Data provided:
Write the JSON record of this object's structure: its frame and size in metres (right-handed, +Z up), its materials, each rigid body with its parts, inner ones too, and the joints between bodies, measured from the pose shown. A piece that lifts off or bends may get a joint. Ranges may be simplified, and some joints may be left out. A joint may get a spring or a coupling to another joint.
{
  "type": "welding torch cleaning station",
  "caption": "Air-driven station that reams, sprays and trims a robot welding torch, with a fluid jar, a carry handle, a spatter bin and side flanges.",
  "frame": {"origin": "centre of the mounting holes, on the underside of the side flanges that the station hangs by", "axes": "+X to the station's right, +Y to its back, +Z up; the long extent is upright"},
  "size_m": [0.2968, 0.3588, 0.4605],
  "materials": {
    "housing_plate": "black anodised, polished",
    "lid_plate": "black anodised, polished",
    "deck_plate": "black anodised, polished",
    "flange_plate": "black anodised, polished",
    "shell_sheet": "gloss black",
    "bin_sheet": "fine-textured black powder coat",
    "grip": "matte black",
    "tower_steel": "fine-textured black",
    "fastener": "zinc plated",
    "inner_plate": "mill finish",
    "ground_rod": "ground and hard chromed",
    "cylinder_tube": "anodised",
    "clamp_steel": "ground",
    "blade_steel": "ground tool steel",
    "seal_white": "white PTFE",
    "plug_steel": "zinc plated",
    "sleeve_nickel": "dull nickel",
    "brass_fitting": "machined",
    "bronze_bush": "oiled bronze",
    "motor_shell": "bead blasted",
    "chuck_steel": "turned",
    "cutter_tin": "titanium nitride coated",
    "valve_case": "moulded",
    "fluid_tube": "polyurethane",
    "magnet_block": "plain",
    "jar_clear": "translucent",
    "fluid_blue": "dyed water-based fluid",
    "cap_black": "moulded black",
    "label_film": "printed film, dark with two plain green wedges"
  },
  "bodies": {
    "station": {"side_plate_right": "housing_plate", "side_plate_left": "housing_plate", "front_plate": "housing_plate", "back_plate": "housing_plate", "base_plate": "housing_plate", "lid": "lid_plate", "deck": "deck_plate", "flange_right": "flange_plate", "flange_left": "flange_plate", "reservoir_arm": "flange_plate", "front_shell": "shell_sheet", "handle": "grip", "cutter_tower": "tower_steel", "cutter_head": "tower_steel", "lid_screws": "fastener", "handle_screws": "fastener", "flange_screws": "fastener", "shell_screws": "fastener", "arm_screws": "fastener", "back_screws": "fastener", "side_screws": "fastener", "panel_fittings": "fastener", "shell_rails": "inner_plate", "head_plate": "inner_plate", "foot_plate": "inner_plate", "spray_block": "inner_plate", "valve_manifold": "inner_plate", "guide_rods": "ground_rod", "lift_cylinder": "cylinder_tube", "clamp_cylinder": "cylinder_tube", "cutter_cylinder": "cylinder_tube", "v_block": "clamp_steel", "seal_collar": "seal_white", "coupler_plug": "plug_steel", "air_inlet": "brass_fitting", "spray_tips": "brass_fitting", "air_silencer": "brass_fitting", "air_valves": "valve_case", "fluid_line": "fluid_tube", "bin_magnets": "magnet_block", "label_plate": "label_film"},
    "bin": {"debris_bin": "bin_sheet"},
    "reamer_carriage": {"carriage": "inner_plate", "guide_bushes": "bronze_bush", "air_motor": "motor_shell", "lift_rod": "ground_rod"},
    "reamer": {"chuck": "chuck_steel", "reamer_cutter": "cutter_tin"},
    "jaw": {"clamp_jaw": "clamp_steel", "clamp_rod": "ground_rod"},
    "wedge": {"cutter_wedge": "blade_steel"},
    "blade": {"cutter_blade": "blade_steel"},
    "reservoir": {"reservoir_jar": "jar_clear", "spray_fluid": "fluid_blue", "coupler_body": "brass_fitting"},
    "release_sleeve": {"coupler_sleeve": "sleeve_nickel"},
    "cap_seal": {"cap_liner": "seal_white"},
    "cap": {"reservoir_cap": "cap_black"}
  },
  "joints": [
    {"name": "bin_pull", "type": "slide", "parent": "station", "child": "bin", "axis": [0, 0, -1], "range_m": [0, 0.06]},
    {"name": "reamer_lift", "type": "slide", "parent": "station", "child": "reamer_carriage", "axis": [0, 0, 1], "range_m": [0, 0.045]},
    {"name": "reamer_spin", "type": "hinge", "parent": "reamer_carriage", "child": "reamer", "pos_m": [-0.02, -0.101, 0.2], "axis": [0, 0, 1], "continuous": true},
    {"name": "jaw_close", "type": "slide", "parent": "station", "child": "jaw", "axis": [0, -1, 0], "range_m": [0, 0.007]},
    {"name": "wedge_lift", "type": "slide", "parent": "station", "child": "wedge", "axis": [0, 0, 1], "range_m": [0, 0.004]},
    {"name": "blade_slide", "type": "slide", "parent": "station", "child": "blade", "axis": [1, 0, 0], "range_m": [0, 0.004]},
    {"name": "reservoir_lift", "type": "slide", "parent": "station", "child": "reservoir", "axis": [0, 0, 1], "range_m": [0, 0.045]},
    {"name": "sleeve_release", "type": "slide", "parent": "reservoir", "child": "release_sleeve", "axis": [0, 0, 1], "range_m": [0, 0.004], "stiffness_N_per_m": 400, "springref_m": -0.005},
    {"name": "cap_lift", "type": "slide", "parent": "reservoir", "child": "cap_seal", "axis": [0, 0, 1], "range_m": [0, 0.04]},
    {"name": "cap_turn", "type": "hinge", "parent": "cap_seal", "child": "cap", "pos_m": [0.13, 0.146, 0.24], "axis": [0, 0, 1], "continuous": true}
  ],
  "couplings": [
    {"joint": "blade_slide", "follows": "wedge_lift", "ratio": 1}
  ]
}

Work to do: Repeat the data exactly. Leave nothing out.

The result:
Write the JSON record of this object's structure: its frame and size in metres (right-handed, +Z up), its materials, each rigid body with its parts, inner ones too, and the joints between bodies, measured from the pose shown. A piece that lifts off or bends may get a joint. Ranges may be simplified, and some joints may be left out. A joint may get a spring or a coupling to another joint.
{
  "type": "welding torch cleaning station",
  "caption": "Air-driven station that reams, sprays and trims a robot welding torch, with a fluid jar, a carry handle, a spatter bin and side flanges.",
  "frame": {"origin": "centre of the mounting holes, on the underside of the side flanges that the station hangs by", "axes": "+X to the station's right, +Y to its back, +Z up; the long extent is upright"},
  "size_m": [0.2968, 0.3588, 0.4605],
  "materials": {
    "housing_plate": "black anodised, polished",
    "lid_plate": "black anodised, polished",
    "deck_plate": "black anodised, polished",
    "flange_plate": "black anodised, polished",
    "shell_sheet": "gloss black",
    "bin_sheet": "fine-textured black powder coat",
    "grip": "matte black",
    "tower_steel": "fine-textured black",
    "fastener": "zinc plated",
    "inner_plate": "mill finish",
    "ground_rod": "ground and hard chromed",
    "cylinder_tube": "anodised",
    "clamp_steel": "ground",
    "blade_steel": "ground tool steel",
    "seal_white": "white PTFE",
    "plug_steel": "zinc plated",
    "sleeve_nickel": "dull nickel",
    "brass_fitting": "machined",
    "bronze_bush": "oiled bronze",
    "motor_shell": "bead blasted",
    "chuck_steel": "turned",
    "cutter_tin": "titanium nitride coated",
    "valve_case": "moulded",
    "fluid_tube": "polyurethane",
    "magnet_block": "plain",
    "jar_clear": "translucent",
    "fluid_blue": "dyed water-based fluid",
    "cap_black": "moulded black",
    "label_film": "printed film, dark with two plain green wedges"
  },
  "bodies": {
    "station": {"side_plate_right": "housing_plate", "side_plate_left": "housing_plate", "front_plate": "housing_plate", "back_plate": "housing_plate", "base_plate": "housing_plate", "lid": "lid_plate", "deck": "deck_plate", "flange_right": "flange_plate", "flange_left": "flange_plate", "reservoir_arm": "flange_plate", "front_shell": "shell_sheet", "handle": "grip", "cutter_tower": "tower_steel", "cutter_head": "tower_steel", "lid_screws": "fastener", "handle_screws": "fastener", "flange_screws": "fastener", "shell_screws": "fastener", "arm_screws": "fastener", "back_screws": "fastener", "side_screws": "fastener", "panel_fittings": "fastener", "shell_rails": "inner_plate", "head_plate": "inner_plate", "foot_plate": "inner_plate", "spray_block": "inner_plate", "valve_manifold": "inner_plate", "guide_rods": "ground_rod", "lift_cylinder": "cylinder_tube", "clamp_cylinder": "cylinder_tube", "cutter_cylinder": "cylinder_tube", "v_block": "clamp_steel", "seal_collar": "seal_white", "coupler_plug": "plug_steel", "air_inlet": "brass_fitting", "spray_tips": "brass_fitting", "air_silencer": "brass_fitting", "air_valves": "valve_case", "fluid_line": "fluid_tube", "bin_magnets": "magnet_block", "label_plate": "label_film"},
    "bin": {"debris_bin": "bin_sheet"},
    "reamer_carriage": {"carriage": "inner_plate", "guide_bushes": "bronze_bush", "air_motor": "motor_shell", "lift_rod": "ground_rod"},
    "reamer": {"chuck": "chuck_steel", "reamer_cutter": "cutter_tin"},
    "jaw": {"clamp_jaw": "clamp_steel", "clamp_rod": "ground_rod"},
    "wedge": {"cutter_wedge": "blade_steel"},
    "blade": {"cutter_blade": "blade_steel"},
    "reservoir": {"reservoir_jar": "jar_clear", "spray_fluid": "fluid_blue", "coupler_body": "brass_fitting"},
    "release_sleeve": {"coupler_sleeve": "sleeve_nickel"},
    "cap_seal": {"cap_liner": "seal_white"},
    "cap": {"reservoir_cap": "cap_black"}
  },
  "joints": [
    {"name": "bin_pull", "type": "slide", "parent": "station", "child": "bin", "axis": [0, 0, -1], "range_m": [0, 0.06]},
    {"name": "reamer_lift", "type": "slide", "parent": "station", "child": "reamer_carriage", "axis": [0, 0, 1], "range_m": [0, 0.045]},
    {"name": "reamer_spin", "type": "hinge", "parent": "reamer_carriage", "child": "reamer", "pos_m": [-0.02, -0.101, 0.2], "axis": [0, 0, 1], "continuous": true},
    {"name": "jaw_close", "type": "slide", "parent": "station", "child": "jaw", "axis": [0, -1, 0], "range_m": [0, 0.007]},
    {"name": "wedge_lift", "type": "slide", "parent": "station", "child": "wedge", "axis": [0, 0, 1], "range_m": [0, 0.004]},
    {"name": "blade_slide", "type": "slide", "parent": "station", "child": "blade", "axis": [1, 0, 0], "range_m": [0, 0.004]},
    {"name": "reservoir_lift", "type": "slide", "parent": "station", "child": "reservoir", "axis": [0, 0, 1], "range_m": [0, 0.045]},
    {"name": "sleeve_release", "type": "slide", "parent": "reservoir", "child": "release_sleeve", "axis": [0, 0, 1], "range_m": [0, 0.004], "stiffness_N_per_m": 400, "springref_m": -0.005},
    {"name": "cap_lift", "type": "slide", "parent": "reservoir", "child": "cap_seal", "axis": [0, 0, 1], "range_m": [0, 0.04]},
    {"name": "cap_turn", "type": "hinge", "parent": "cap_seal", "child": "cap", "pos_m": [0.13, 0.146, 0.24], "axis": [0, 0, 1], "continuous": true}
  ],
  "couplings": [
    {"joint": "blade_slide", "follows": "wedge_lift", "ratio": 1}
  ]
}